É evidente que devemos defender uma imparcialidade dos conteúdos ministrados pelos professores, com a exposição de um tema de forma plural, cabendo ao docente que esteja, por exemplo, ministrando aula sobre o Capitalismo, apresentar os aspectos positivos deste sistema, como as conquistas das liberdades individuais e a consolidação das democracias modernas durante o século XX, utilizando-se de referências teóricos liberais e/ou neoliberais, como também abordar os aspectos negativos deste sistema econômico, aprofundando os conceitos de desigualdade e pobreza no sistema capitalista, através das categorias marxianas.

Outra questão equivocada do projeto de lei está na criminalização do professor como único agente promotor de doutrinação ideológica, deixando de lado a doutrinação promovida em livros didáticos e correlatos. Cabe salientar que o professor não possui autonomia plena para ministrar suas aulas, ele deve estar pautado em uma base curricular definida pelo governo federal e amparado também por diretrizes educacionais em âmbito local. 

O projeto de lei também combate, implicitamente, o caráter político da educação, conceito amplamente defendido por Paulo Freire e, outrossim, verifica-se que a "escola sem partidos" deixaria de debater com maior profundidade assuntos relacionados à cidadania, ao republicanismo e ao funcionamento da política.

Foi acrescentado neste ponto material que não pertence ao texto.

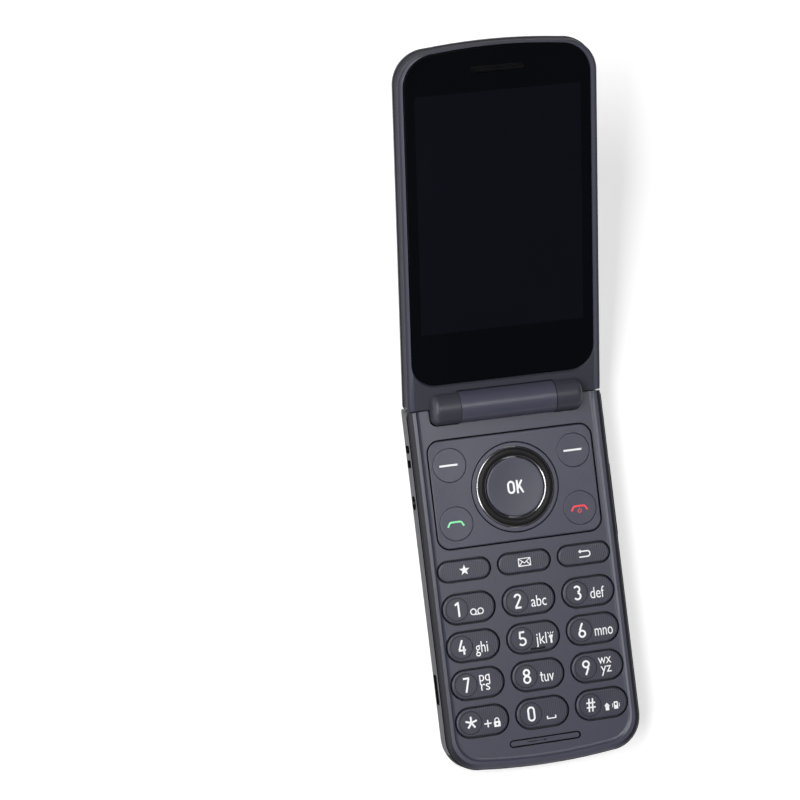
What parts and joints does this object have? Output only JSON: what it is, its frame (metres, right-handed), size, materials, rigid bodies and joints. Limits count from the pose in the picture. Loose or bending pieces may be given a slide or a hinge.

Portanto, cabe enfatizar que a defesa de uma maior neutralidade nos diferentes conteúdos transmitidos pela escola pode ser significativa, principalmente no que tange à análise e adoção de certos livros didáticos, muitos desses explicitamente imparciais em determinados temas, devendo esses materiais passarem por uma avaliação mais rígida enquanto reprodutores de ideologias político-partidárias, tanto à esquerda, quanto à direita. 

Ressalta-se que esse artigo é de caráter introdutório, pois o tema é complexo e exige maior aprofundamento, sendo insuficiente tratar todas as implicações deste projeto na educação brasileira em um simples artigo. Qual é a sua opinião sobre a doutrinação ideológica no ambiente escolar?